What identifiers should velocity checks monitor?

At minimum: card number (or token), BIN range, IP address, and device fingerprint. Email address and billing address are also high-value identifiers for detecting the same actor using multiple cards. More sophisticated setups add session ID, browser fingerprint, and shipping address to the velocity monitoring set.

How do merchants avoid blocking legitimate high-frequency users with velocity rules?

Customer segmentation helps: known-good customers with transaction history can be assigned to a lower-risk tier with higher velocity thresholds. Velocity rules should also distinguish between authorisation attempts (which fraudsters produce in high volume during card testing) and successful transactions (which legitimate high-frequency users produce). Blocking on attempt velocity is less likely to catch legitimate users.

What is the difference between a velocity check and a block list?

A velocity check is a dynamic rule that fires when activity crosses a threshold in a time window. A block list is a static list of identifiers permanently (or semi-permanently) blocked from transacting. Velocity checks typically trigger the addition of identifiers to block lists when thresholds are exceeded, so the two controls work together: velocity detection feeds block list maintenance.

How do card testing attacks circumvent basic velocity rules?

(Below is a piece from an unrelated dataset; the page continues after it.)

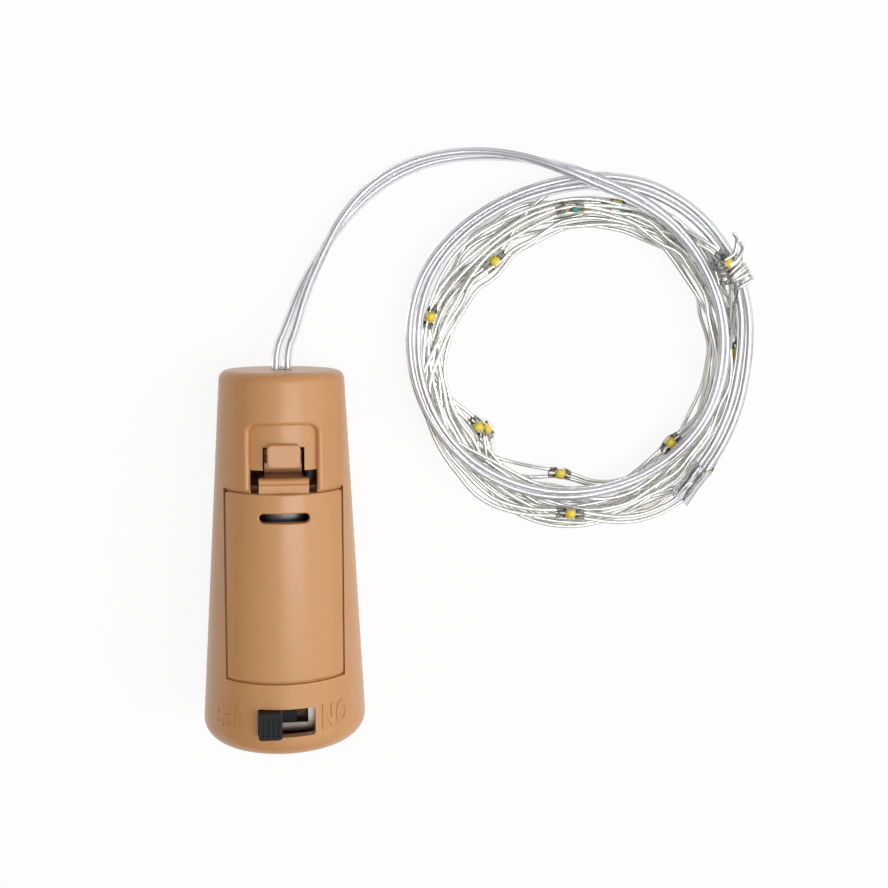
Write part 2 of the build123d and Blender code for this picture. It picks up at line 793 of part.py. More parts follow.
def least_gap(edges, per_turn, radius):
    """The least gap of a wound tube to its own next turns, measured on points of its centre line."""
    steps = range(arc_point_count)
    points = [edge.position_at(step / arc_point_count) for edge in edges for step in steps]
    least = math.inf
    for index, point in enumerate(points):
        for turn in range(1, len(points) // per_turn + 1):
            middle = index + turn * per_turn
            first = max(0, middle - near_point_count)
            for near in range(first, min(len(points) - 1, middle + near_point_count)):
                run = points[near + 1] - points[near]
                share = min(1, max(0, (point - points[near]).dot(run) / run.dot(run)))
                least = min(least, (points[near] + run * share - point).length)
    return least - 2 * radius


# The spring: a cone of wire from its plate to the first cell's cap
spring_low = bay_start + sheet_thickness + spring_wire_radius
spring_rise = stack_start - spring_wire_radius - spring_low


def spring_place(turn):
    """The spring wire's centre after a number of turns."""
    turned = turn / spring_turns
    radius = spring_foot_radius + (spring_tip_radius - spring_foot_radius) * turned
    angle = 2 * math.pi * turn
    return inside(radius * math.cos(angle), spring_low + spring_rise * turned, radius * math.sin(angle))


with BuildPart() as negative_spring:
    with BuildLine() as spring_path:
        for step in range(spring_turns * steps_per_turn):
            first = step / steps_per_turn
            second = (step + 1) / steps_per_turn
            first_way = way_at(spring_place, first)
            second_way = way_at(spring_place, second)
            biarc(spring_place(first), first_way, spring_place(second), second_way)
    with BuildSketch(Plane(origin=spring_path.wire() @ 0, z_dir=spring_path.wire() % 0)):
        Circle(spring_wire_radius)
    sweep(path=spring_path.wire())
negative_spring.part.label = "negative_spring"
export_step(negative_spring.part, "parts/negative_spring.step")

# The plug that grips the two leads just inside the small end
with BuildPart() as lead_plug:
    with BuildSketch(across(plug_start)):
        Rectangle(lead_plug_width, lead_plug_height)
        with Locations((-lead_half_pitch, 0), (lead_half_pitch, 0)):
            Circle(lead_radius + lead_hole_gap, mode=Mode.SUBTRACT)
    extrude(amount=-lead_plug_length)
lead_plug.part.label = "lead_plug"
export_step(lead_plug.part, "parts/lead_plug.step")


def bend_radii(points):
    """The radius at each corner of a route, as large as its two runs allow."""
    radii = []
    for before, corner, after in zip(points, points[1:], points[2:]):
        half_turn = math.radians((corner - before).get_angle(after - corner)) / 2
        shorter = min((corner - before).length, (after - corner).length)
        radii.append(bend_share * shorter / math.tan(half_turn))
    return radii


def print_tube(name, tube, path, radii, radius):
    """Print a tube's length, its tightest bend and how its volume compares with section times length."""
    share = tube.volume / (math.pi * radius ** 2 * path.length)
    print(f"{name}: {path.length:.1f} mm long, tightest bend {min(radii):.1f} mm, volume share {share:.4f}")


# The leads inside the housing, from the plug to the small-end contact and to the board
lead_turn_place = housing_length - inner_lead_straight
lead_step_place = lead_turn_place - inner_lead_reach
cell_lead_reach = cell_radius + lead_cell_gap + lead_radius
cell_lead_height = board_height * lead_height_share
board_lead_reach = board_width / 2 - lead_radius
board_lead_place = board_end - board_lead_setback
inner_lead_routes = {
    "inner_lead_a": [
        inside(lead_half_pitch, housing_length, 0),
        inside(lead_half_pitch, lead_turn_place, 0),
        inside(inner_lead_reach, lead_turn_place - inner_lead_bend, 0),
        inside(inner_lead_reach, bay_end, 0),
    ],
    "inner_lead_b": [
        inside(-lead_half_pitch, housing_length, 0),
        inside(-lead_half_pitch, lead_turn_place, 0),
        inside(-(lead_half_pitch + cell_lead_reach) * 2 / 3, lead_step_place, cell_lead_height / 3),
        inside(-cell_lead_reach, lead_step_place - inner_lead_bend, cell_lead_height),
        inside(-cell_lead_reach, bay_start - bay_wall, cell_lead_height),
        inside(-board_lead_reach, board_lead_place + board_lead_run, board_height - lead_radius),
        inside(-board_lead_reach, board_lead_place, board_height - lead_radius),
    ],
}
for lead_name, lead_points in inner_lead_routes.items():
    inner_radii = bend_radii(lead_points)
    with BuildPart() as inner_lead:
        with BuildLine() as inner_path:
            FilletPolyline(*lead_points, radius=inner_radii)
        with BuildSketch(Plane(origin=inner_path.wire() @ 0, z_dir=inner_path.wire() % 0)):
            Circle(lead_radius)
        sweep(path=inner_path.wire())
    inner_lead.part.label = lead_name
    export_step(inner_lead.part, "parts/" + lead_name + ".step")
    print_tube(lead_name, inner_lead.part, inner_path.wire(), inner_radii, lead_radius)

# The sleeve that joins the leads to the string, on top of the coil
sleeve_heading = math.radians(sleeve_angle - 90 + sleeve_skew)
sleeve_way = Vector(math.cos(sleeve_heading), math.sin(sleeve_heading), 0)
sleeve_right = sleeve_way.cross(Vector(0, 0, 1))
sleeve_middle = Vector(
    ring_x + sleeve_ring_radius * math.cos(math.radians(sleeve_angle)),
    ring_y + sleeve_ring_radius * math.sin(math.radians(sleeve_angle)),
    sleeve_height,
)
sleeve_entry = sleeve_middle - sleeve_way * (sleeve_length / 2)
sleeve_exit = sleeve_middle + sleeve_way * (sleeve_length / 2)
sleeve_plane = Plane(origin=sleeve_entry, x_dir=sleeve_right, z_dir=sleeve_way)
splice_reach = (sleeve_lead_half_pitch + string_half_pitch) / 2

with BuildPart() as splice_sleeve:
    with BuildSketch(sleeve_plane):
        RectangleRounded(sleeve_width, sleeve_thickness, sleeve_corner_radius)
        with Locations((-splice_reach, 0), (splice_reach, 0)):
            Circle(splice_radius + lead_hole_gap, mode=Mode.SUBTRACT)
    extrude(amount=sleeve_length)
splice_sleeve.part.label = "splice_sleeve"
export_step(splice_sleeve.part, "parts/splice_sleeve.step")

with BuildPart() as splice_joints:
    with BuildSketch(sleeve_plane):
        with Locations((-splice_reach, 0), (splice_reach, 0)):
            Circle(splice_radius)
    extrude(amount=sleeve_length)
splice_joints.part.label = "splice_joints"
export_step(splice_joints.part, "parts/splice_joints.step")


def lead_points_on(side):
    """One lead's corner points, on the right of the way out for side 1 and on the left for side -1."""
    rows = [(inside(0, housing_length + lead_exit_run, 0), lead_half_pitch)]
    rows += [(Vector(x, y, z), half) for x, y, z, half in lead_route]
    rows += [(sleeve_entry - sleeve_way * sleeve_run, sleeve_lead_half_pitch)]
    points = [inside(side * lead_half_pitch, housing_length, 0)]
    points += [inside(side * lead_half_pitch, housing_length + lead_exit_run, 0)]
    for (before, _), (middle, half), (after, _) in zip(rows, rows[1:], rows[2:]):
        right = (after - before).cross(Vector(0, 0, 1)).normalized()
        points.append(middle + right * (side * half))
    points.append(rows[-1][0] + sleeve_right * (side * sleeve_lead_half_pitch))
    points.append(sleeve_entry + sleeve_right * (side * sleeve_lead_half_pitch))
    return points


for lead_name, lead_side in (("lead_wire_a", 1), ("lead_wire_b", -1)):
    lead_points = lead_points_on(lead_side)
    lead_radii = bend_radii(lead_points)
    with BuildPart() as lead_wire:
        with BuildLine() as lead_path:
            FilletPolyline(*lead_points, radius=lead_radii)
        with BuildSketch(Plane(origin=lead_path.wire() @ 0, z_dir=lead_path.wire() % 0)):
            Circle(lead_radius)
        sweep(path=lead_path.wire())
    lead_wire.part.label = lead_name
    export_step(lead_wire.part, "parts/" + lead_name + ".step")
    print_tube(lead_name, lead_wire.part, lead_path.wire(), lead_radii, lead_radius)

# The coil: the string runs clockwise from the sleeve, in and out again through four layers
string_start = sleeve_exit + sleeve_way * (2 * string_radius)
start_angle = math.degrees(math.atan2(string_start.Y - ring_y, string_start.X - ring_x))
start_radius = math.hypot(string_start.Y - ring_y, string_start.X - ring_x)
top_layer = lowest_layer + (layer_count - 1) * layer_pitch
climb_angle = math.radians(start_angle - 360 * layer_turns)


def eased(share):
    """A share of a step that starts and ends gently."""
    share = min(1, max(0, share))
    return share * share * (3 - 2 * share)


def layers_down(turn):
    """How many layers below the top one the string lies."""
    climbs = range(1, layer_count)
    return sum(eased((turn - climb * layer_turns) / climb_turns + 1 / 2) for climb in climbs)


def ring_radius(turn, angle):
    """The pair's distance from the coil's middle: its place across the coil, and how the coil wanders."""
    layer = min(int(turn / layer_turns), layer_count - 1)
    layer_share = turn / layer_turns - layer
    inward_share = 1 - layer_share if layer % 2 else layer_share
    spread = spread_share - spread_swing_share * (math.cos(2 * angle) + math.sin(angle))
    across_coil = spread * column_pitch * layer_turns * (1 / 2 - inward_share)
    wander = sideways_wander * math.sin(angle - climb_angle)
    wander += oval_wander * math.sin(2 * (angle - climb_angle))
    return ring_mean_radius + across_coil + wander * math.cos(math.pi * layers_down(turn))


def string_place(turn, side):
    """A string wire's centre: side 1 is the inner wire, -1 the outer and 0 the middle of the pair."""
    angle = math.radians(start_angle - 360 * turn)
    settle = eased(turn / settle_turns)
    radius = ring_radius(turn, angle)
    radius += (start_radius - ring_radius(0, math.radians(start_angle))) * (1 - eased(turn / climb_turns))
    radius -= side * string_half_pitch
    height = top_layer - layer_pitch * layers_down(turn) + (sleeve_height - top_layer) * (1 - settle)
    return Vector(ring_x + radius * math.cos(angle), ring_y + radius * math.sin(angle), height)


for string_name, string_side in (("string_wire_a", 1), ("string_wire_b", -1)):
    side_step = sleeve_right * (string_side * string_half_pitch)
    with BuildPart() as string_wire:
        with BuildLine() as string_path:
            Line(sleeve_exit + side_step, string_start + side_step)
            place, way = string_start + side_step, sleeve_way
            for step in range(1, int(string_turns * steps_per_turn) + 1):
                turn = step / steps_per_turn
                next_place = string_place(turn, string_side)
                next_way = way_at(lambda t: string_place(t, string_side), turn)
                biarc(place, way, next_place, next_way)
                place, way = next_place, next_way
            Line(place, place + way * (2 * string_radius))
        with BuildSketch(Plane(origin=string_path.wire() @ 0, z_dir=string_path.wire() % 0)):
            Circle(string_radius)
        sweep(path=string_path.wire())
    string_wire.part.label = string_name
    export_step(string_wire.part, "parts/" + string_name + ".step")
    arcs = string_path.edges()[1:-1]
    gap = least_gap(arcs, 2 * arc_point_count * steps_per_turn, string_radius)
    volume_share = string_wire.part.volume / (math.pi * string_radius ** 2 * string_path.wire().length)
    print(f"{string_name}: {string_path.wire().length:.1f} mm long, least gap to itself {gap:.2f} mm,"
          f" volume share {volume_share:.4f}")

# The lights along the string
light_planes = []
for light_turn in light_turn_shares:
    light_way = way_at(lambda t: string_place(t, 0), light_turn)
    light_planes.append(Plane(origin=string_place(light_turn, 0), x_dir=light_way, z_dir=(0, 0, 1)))

chip_bottom = string_radius + chip_gap
bead_top = chip_bottom + chip_thickness

with BuildPart() as led_chips:
    for light_plane in light_planes:
        with BuildSketch(light_plane.offset(chip_bottom)):
            Rectangle(chip_length, chip_width)
        extrude(amount=chip_thickness)
led_chips.part.label = "led_chips"
export_step(led_chips.part, "parts/led_chips.step")

with BuildPart() as led_beads:
    for light_plane in light_planes:
        with BuildSketch(light_plane.offset(-bead_depth)):
            RectangleRounded(bead_length, bead_width, bead_corner_radius)
        extrude(amount=bead_depth + bead_top)
        with BuildSketch(light_plane.offset(bead_top)):
            Rectangle(chip_length + 2 * chip_gap, chip_width + 2 * chip_gap)
        extrude(amount=-chip_thickness - chip_gap / 2, mode=Mode.SUBTRACT)
led_beads.part.label = "led_beads"
export_step(led_beads.part, "parts/led_beads.step")
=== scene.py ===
import logging
import math
from dataclasses import dataclass, field
from enum import Enum
from typing import Any, Optional, Sequence

import bmesh
import bpy
from bmesh.types import BMesh
from bpy.types import Material, Mesh, Node, NodeSocket, NodeTree, Object
from mathutils import Matrix, Vector


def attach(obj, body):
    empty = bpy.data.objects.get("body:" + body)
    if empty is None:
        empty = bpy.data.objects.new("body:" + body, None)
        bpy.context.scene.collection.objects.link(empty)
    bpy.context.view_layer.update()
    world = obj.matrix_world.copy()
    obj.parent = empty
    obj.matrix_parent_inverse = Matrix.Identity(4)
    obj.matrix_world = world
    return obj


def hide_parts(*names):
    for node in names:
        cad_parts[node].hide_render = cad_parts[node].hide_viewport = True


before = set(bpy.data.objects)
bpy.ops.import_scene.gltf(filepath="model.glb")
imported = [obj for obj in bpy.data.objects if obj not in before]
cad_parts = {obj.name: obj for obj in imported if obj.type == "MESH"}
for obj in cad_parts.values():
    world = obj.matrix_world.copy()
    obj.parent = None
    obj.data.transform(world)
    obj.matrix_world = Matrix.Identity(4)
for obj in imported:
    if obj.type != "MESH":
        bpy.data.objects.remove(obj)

# A cork-shaped bottle stopper with a battery door and a slide switch, and its coil of small
# lights. Lengths and places are in millimetres, and in metres where Blender gets them.
LOG = logging.getLogger("bottle_light")
MM = 0.001
UP = Vector((0, 0, 1))
# Blender's wave texture runs through this many radians over each unit of its scale.
WAVE_RADIANS = 20
# How far the cloth's threads waver, how rough the noise patterns are, and how strong the relief.
THREAD_WAVER = 0.4
NOISE_ROUGHNESS = 0.55
RELIEF_STRENGTH = 0.6
# Steps over a quarter of a cord's round section.
CORD_BEVEL_STEPS = 3
# A word's letters, with where each one's middle stands round the cone and its width.
Letters = tuple[tuple[str, float, float], ...]
Pair = tuple[float, float]
Triple = tuple[float, float, float]


def linear(code: str) -> tuple[float, float, float, float]:
    """Turn an sRGB hex colour into linear values.

    Args:
        code: six hex digits, such as "C8925F".

    Returns:
        Red, green, blue and an alpha of 1.
    """
    parts = [int(code[index:index + 2], 16) / 255 for index in (0, 2, 4)]
    red, green, blue = (p / 12.92 if p <= 0.04045 else ((p + 0.055) / 1.055) ** 2.4 for p in parts)
    return red, green, blue, 1.0


def add_node(
    tree: NodeTree, kind: str, settings: Optional[dict] = None, links: Optional[dict] = None
) -> Node:
    """Add a node with its settings and links.

    Args:
        tree: the node tree that gets it.
        kind: the node's type, without its first word, ShaderNode.
        settings: values by attribute name, or by a socket's name or number.
        links: output sockets by the name or number of the input that they feed.

    Returns:
        The new node.
    """
    node = tree.nodes.new("ShaderNode" + kind)
    for name, value in (settings or {}).items():
        if isinstance(name, str) and hasattr(node, name):
            setattr(node, name, value)
        else:
            node.inputs[name].default_value = value
    for name, source in (links or {}).items():
        tree.links.new(source, node.inputs[name])
    return node


def math_node(tree: NodeTree, operation: str, *values: Any) -> NodeSocket:
    """Add a calculation with sockets and numbers, and give the socket with its result."""
    links = {n: v for n, v in enumerate(values) if isinstance(v, NodeSocket)}
    numbers = {n: v for n, v in enumerate(values) if n not in links}
    return add_node(tree, "Math", {"operation": operation, **numbers}, links).outputs[0]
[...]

Card testing attacks often distribute attempts across many cards (one attempt per card, many cards) to stay below per-card velocity thresholds. They use rotating IPs and device spoofing to evade IP and device velocity rules. Detection requires cross-identifier velocity monitoring, for example, flagging when a single IP submits more than 20 different card numbers in an hour, even if no individual card exceeds its threshold.